On the 24th April 2002, Mr Borick again made a further application for a stay. He submitted that having heard a number of the witnesses, the following points should be made :
1.That the assessment by the prosecutor that the defence witnesses put their heads together to lie was unsustainable.
2.That the defence were disadvantaged in having to call people who’s memories were unreliable due to the delay in them having been interviewed soon after the events.
3.The advantage given to the prosecution in being able to point out to the jury the inconsistencies in the evidence of witnesses whose memories had faded due to delay.
4.The ability of the prosecution to be able to attack the witnesses’ memories due to delay.
He expanded his submission to submitting that the prosecution had the advantage of being able to attack the evidence of important witnesses for the defence, because of the delay and incompetent investigation and the subsequent delay. Finally, he submitted that it will be necessary for me to direct the jury about why the prosecution were allowed to interview all these witnesses after they had closed their case and there is, therefore, prejudice to the defence case. Mr Borick further expanded his submission and suggested that the defence were forced to call witnesses once the prosecution had made its decision not to call them.

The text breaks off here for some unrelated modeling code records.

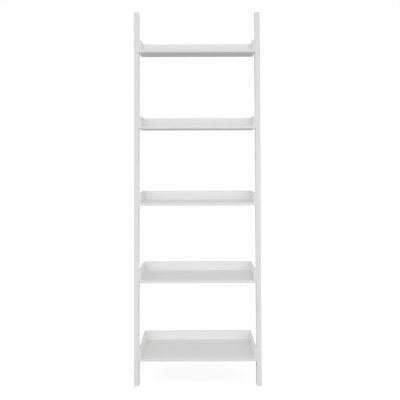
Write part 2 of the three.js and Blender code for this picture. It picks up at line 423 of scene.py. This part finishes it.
def beech():
    material, tree = newMaterial("beech")
    look = beechLook
    place = addNode(tree, "ShaderNodeTexCoord").outputs["Object"]
    along = addNode(tree, "ShaderNodeMapping", {
        "Vector": place, "Scale": (1 / look["stretch"], 1, 1)}).outputs["Vector"]
    lines = addNode(tree, "ShaderNodeTexNoise", {
        "Vector": along, "Scale": 1 / look["grainWidth"], "Detail": look["grainDetail"],
        "Distortion": look["grainBend"]}).outputs["Fac"]
    flecks = addNode(tree, "ShaderNodeTexVoronoi", {
        "Vector": along, "Scale": 1 / look["fleckWidth"]}).outputs["Distance"]
    fleckMask = addNode(tree, "ShaderNodeMapRange", {
        "Value": flecks, "From Min": look["fleckRim"],
        "From Max": look["fleckCore"]}).outputs["Result"]
    marks = groupNode(tree, handled, {"Speck Size": look["speckSize"], "Amount": look["specks"]})
    grain = colourBlend(tree, lines, look["pale"], look["dark"])
    flecked = colourBlend(tree, fleckMask, grain, look["fleck"])
    colour = colourBlend(tree, marks.outputs["Mask"], flecked, look["dark"])
    roughness = calc(tree, "MULTIPLY_ADD", lines, look["roughnessSpread"], look["roughness"])
    finishMaterial(tree, {"Base Color": colour, "Roughness": roughness}, lines, look["grainDepth"])
    return material


feltLook = {
    "pale": (0.56, 0.55, 0.53),
    "dark": (0.40, 0.39, 0.375),
    "fibreWidth": 0.00035,
    "fibreTurns": (0.4, 2.1),  # two tangled directions of fibre
    "fibreDetail": 3,
    "fibreBend": 1.2,
    "fibreDepth": 0.0003,
    "stretch": 6,
    "roughness": 0.9,
    "roughnessSpread": 0.1,
    "sheen": 0.4,
    "sheenRoughness": 0.5,
    "speckSize": 0.002,
    "specks": 0.5,
}


def felt():
    material, tree = newMaterial("felt")
    look = feltLook
    place = addNode(tree, "ShaderNodeTexCoord").outputs["Object"]
    layers = []
    for turn in look["fibreTurns"]:
        lie = addNode(tree, "ShaderNodeMapping", {
            "Vector": place, "Rotation": (0, 0, turn),
            "Scale": (1 / look["stretch"], 1, 1)}).outputs["Vector"]
        layers.append(addNode(tree, "ShaderNodeTexNoise", {
            "Vector": lie, "Scale": 1 / look["fibreWidth"], "Detail": look["fibreDetail"],
            "Distortion": look["fibreBend"]}).outputs["Fac"])
    tangle = calc(tree, "MAXIMUM", *layers)
    marks = groupNode(tree, handled, {"Speck Size": look["speckSize"], "Amount": look["specks"]})
    pressed = colourBlend(tree, tangle, look["dark"], look["pale"])
    colour = colourBlend(tree, marks.outputs["Mask"], pressed, look["dark"])
    hollows = calc(tree, "SUBTRACT", 1.0, tangle)
    roughness = calc(tree, "MULTIPLY_ADD", hollows, look["roughnessSpread"], look["roughness"])
    sheen = {"Sheen Weight": look["sheen"], "Sheen Roughness": look["sheenRoughness"]}
    finishMaterial(tree, {"Base Color": colour, "Roughness": roughness}, tangle,
                   look["fibreDepth"], **sheen)
    return material


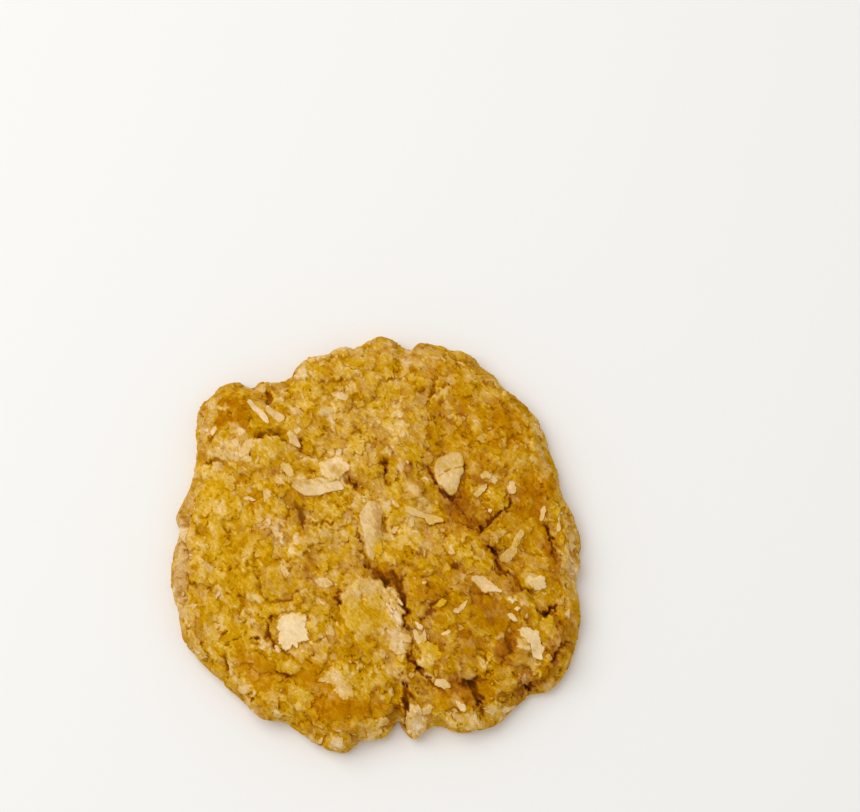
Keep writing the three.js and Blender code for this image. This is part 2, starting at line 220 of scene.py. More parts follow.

I rejected the submissions. I refer to my earlier reasons. I reject the submission that the defence were required to call the witnesses once the prosecution had determined that it would not call them. I made it clear to Mr Borick in argument that if the defence had determined not to call witnesses, then its failure to do so would not have been made the subject of any adverse comment and, in fact, I would have directed the jury in clear terms that the defence have no duty to call witnesses and no inference can be drawn against the accused because witnesses had not been called. For the reasons earlier expressed, I rejected that further submission.